In talking about the architects, Drapier would like to single out for praise this weekend the "permanent government", the officials who have always been there, as governments came and governments went, and whose work has always been characterised by commitment, imagination and utter fidelity to the interests of the State.

Drapier, like all politicians, is frequently critical of civil servants, especially perhaps the mandarins in Finance, but this weekend let him say we are lucky in the quality and integrity of our civil servants, including those who laid the groundwork and retired before we got the final dividend last weekend.

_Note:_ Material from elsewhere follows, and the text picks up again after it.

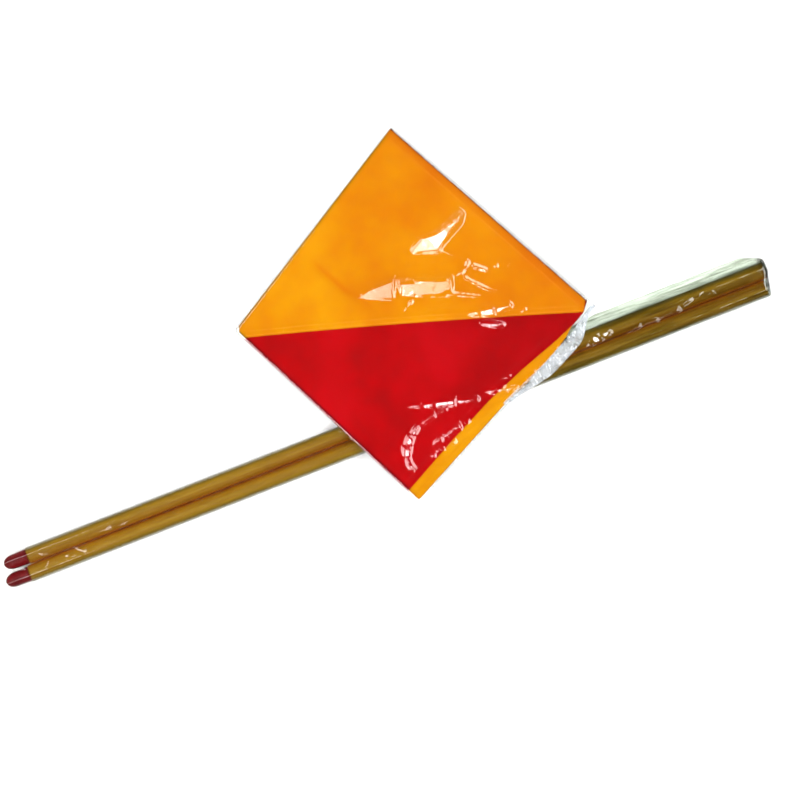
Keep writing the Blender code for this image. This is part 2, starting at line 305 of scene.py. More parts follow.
def redDippedLacquer():
    # nitro lacquer, dipped and left to drip: deep red, smooth, with a faint orange peel; sizes in mm
    lacquer = {"thin": "#560104", "thick": "#480103", "base": "#500104", "peel": 2.38, "patch": 11.1}
    material, shader = newMaterial("redDippedLacquer", lacquer["base"], 0.42,
                                   Coat_Weight=0.02, Coat_Roughness=0.1, Specular_IOR_Level=0.1)
    place = addNode(material, "ShaderNodeTexCoord").outputs["Object"]
    peel = addNode(material, "ShaderNodeTexNoise", sockets={
        "Scale": noiseScale(lacquer["peel"]), "Detail": 2.0, "Vector": place}).outputs["Fac"]
    patches = addNode(material, "ShaderNodeTexNoise", sockets={
        "Scale": noiseScale(lacquer["patch"]), "Vector": place}).outputs["Fac"]
    colour = addNode(material, "ShaderNodeValToRGB", sockets={"Fac": patches}, stops=[
        (0.35, lacquer["thick"]), (0.65, lacquer["thin"])]).outputs["Color"]
    bump = addNode(material, "ShaderNodeBump", sockets={
        "Strength": 0.25, "Distance": 0.0001, "Height": peel}).outputs["Normal"]
    plug(material, shader, {"Base Color": colour, "Normal": bump})
    return material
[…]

On that list Drapier would include Dermot Nally, Sean Donlon, Ted Smith and Noel Dorr as well as the current group, Dermot Gallagher, Paddy Teahon, Martin Mansergh, Frank Murray, David Donoghue, Sean O hUiginn and the many others who have worked ceaselessly for this day.

But let Drapier single out one person in particular, because in Drapier's view she suffered needlessly and unfairly for simply doing her duty and doing it honestly. This is Dympna Hayes, who was dragged into public controversy during the presidential election by the treacherous leaking of her confidential documents.

Drapier will leave for another day the question of what has happened to that particular case since then; today let him praise Dympna Hayes as just one of the very fine people who have served us so well over the years in the Departments of Foreign Affairs and the Taois each.

During the week the most difficult question to surface so far has been, not Articles 2 and 3, which in Drapier's view have always had a fair element of hot air and closing-time guff about them, but the question of prisoners. Michael Kirby of the Garda Representative Association was quick off the mark and struck a sensitive chord. The gardai would not be happy if any of those who murdered their members were released, nor would they be happy if charges against others were dropped. Many would share this view, and the Government knows it is already non grata with much of the Garda Siochana.

This goes deeper than pay and conditions and is a difficult one for the Government, but not beyond resolution. Hopefully not, at any rate.

Drapier will not be at the Sinn Fein convention today nor, indeed, will he be in the Europa Hotel for the meeting of the Unionist Council. Ecumenism has not yet gone that far, but he wishes Gerry Adams and Martin McGuinness well in their efforts to win over their delegates. He has no doubt they will be successful and he salutes the courage they have shown.

But it would be churlish not to pay a warm tribute to David Trimble as well. The opinion polls show that Trimble has majority support behind him in the North, and it is vital that this be maintained.

Trimble does not make it easy for people to like him and he would probably regard it as a failure on his part if Southern politicians were to find him charming or convivial. But no matter. He has shown guts and courage and he deserves to succeed.